Raw data
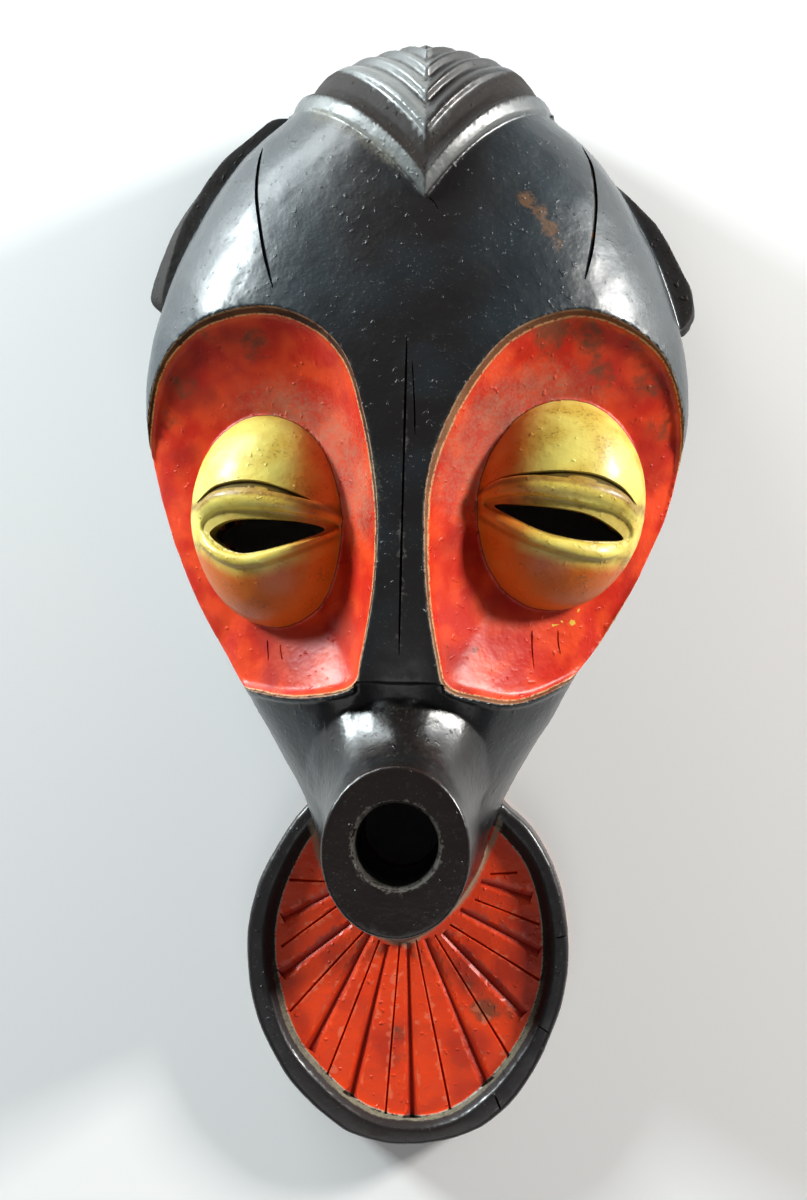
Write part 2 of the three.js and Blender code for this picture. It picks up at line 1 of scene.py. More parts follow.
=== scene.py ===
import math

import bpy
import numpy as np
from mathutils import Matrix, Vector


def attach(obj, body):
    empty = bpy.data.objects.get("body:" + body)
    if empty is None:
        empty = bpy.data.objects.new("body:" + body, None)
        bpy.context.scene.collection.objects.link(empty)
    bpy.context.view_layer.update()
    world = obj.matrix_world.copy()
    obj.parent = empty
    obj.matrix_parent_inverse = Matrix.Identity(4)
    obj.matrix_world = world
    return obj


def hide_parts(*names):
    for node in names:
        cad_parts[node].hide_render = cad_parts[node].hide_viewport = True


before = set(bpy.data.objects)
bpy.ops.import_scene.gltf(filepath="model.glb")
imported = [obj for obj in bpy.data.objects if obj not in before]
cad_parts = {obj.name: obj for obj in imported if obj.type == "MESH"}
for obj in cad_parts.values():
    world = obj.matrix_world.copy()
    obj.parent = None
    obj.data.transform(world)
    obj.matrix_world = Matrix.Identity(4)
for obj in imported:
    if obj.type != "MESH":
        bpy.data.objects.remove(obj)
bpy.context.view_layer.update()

# %% [markdown]
# # A painted terracotta mask
#
# The mask is a hollow shell of fired clay, about 400 mm long, that lies on its back rim. Its face was cut
# and modelled while the clay was soft, so edges are crisp but never machine-sharp, and flat places roll a
# little. Over the clay lie three paints: a blue-black gloss, an orange-red satin and a lemon yellow.
#
# Everything is built here from outlines in millimetres. The bodies are joined and cut the way a potter
# builds the real one, then the whole is remeshed into one skin and worked over. Each paint covers the
# places inside its own borders.

MM = 0.001
TURN = 2 * math.pi
print("frame nodes:", list(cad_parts))

# %% [markdown]
# ## The camera
#
# The photograph was taken from close by, almost straight above the face. A camera that stands 0.8 m up
# and a little to the right gives the same perspective: the mouth tube leans to the lower left and hides
# the chin. The picture is 1200 pixels high, so the sensor's height is tied to the focal length.

# %% Camera
EYE_POINT = Vector((0.046, -0.005, 0.800))
LOOK_AT = Vector((-0.003, 0.0, 0.045))
CAMERA_ROLL = math.radians(-1.15)
PICTURE_HEIGHT = 1200
FOCAL_PIXELS = 2130

camera_data = bpy.data.cameras.new("camera")
camera_data.sensor_fit = "VERTICAL"
camera_data.sensor_height = 36
camera_data.lens = FOCAL_PIXELS / PICTURE_HEIGHT * camera_data.sensor_height
camera = bpy.data.objects.new("camera", camera_data)
bpy.context.collection.objects.link(camera)
bpy.context.scene.camera = camera

forward = (LOOK_AT - EYE_POINT).normalized()
level = forward.cross(Vector((0, 1, 0))).normalized()
upright = level.cross(forward)
right = level * math.cos(CAMERA_ROLL) - upright * math.sin(CAMERA_ROLL)
up = level * math.sin(CAMERA_ROLL) + upright * math.cos(CAMERA_ROLL)
turned = Matrix((right, up, -forward)).transposed().to_4x4()
camera.matrix_world = Matrix.Translation(EYE_POINT) @ turned
print("camera lens, mm:", round(camera_data.lens, 1))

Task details
Look at the material above and copy, word for word, its lines from the first through the one containing "obj.parent = empty".

Answer in full
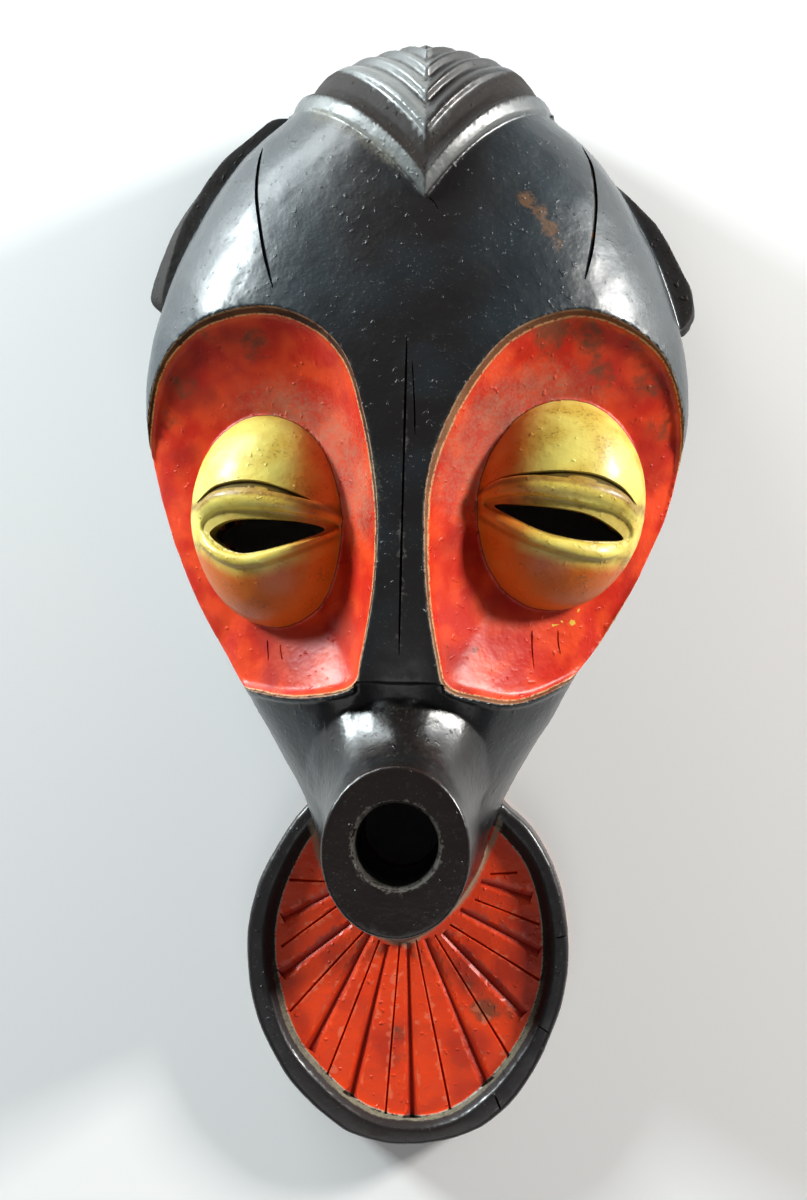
Write part 2 of the three.js and Blender code for this picture. It picks up at line 1 of scene.py. More parts follow.
=== scene.py ===
import math

import bpy
import numpy as np
from mathutils import Matrix, Vector


def attach(obj, body):
    empty = bpy.data.objects.get("body:" + body)
    if empty is None:
        empty = bpy.data.objects.new("body:" + body, None)
        bpy.context.scene.collection.objects.link(empty)
    bpy.context.view_layer.update()
    world = obj.matrix_world.copy()
    obj.parent = empty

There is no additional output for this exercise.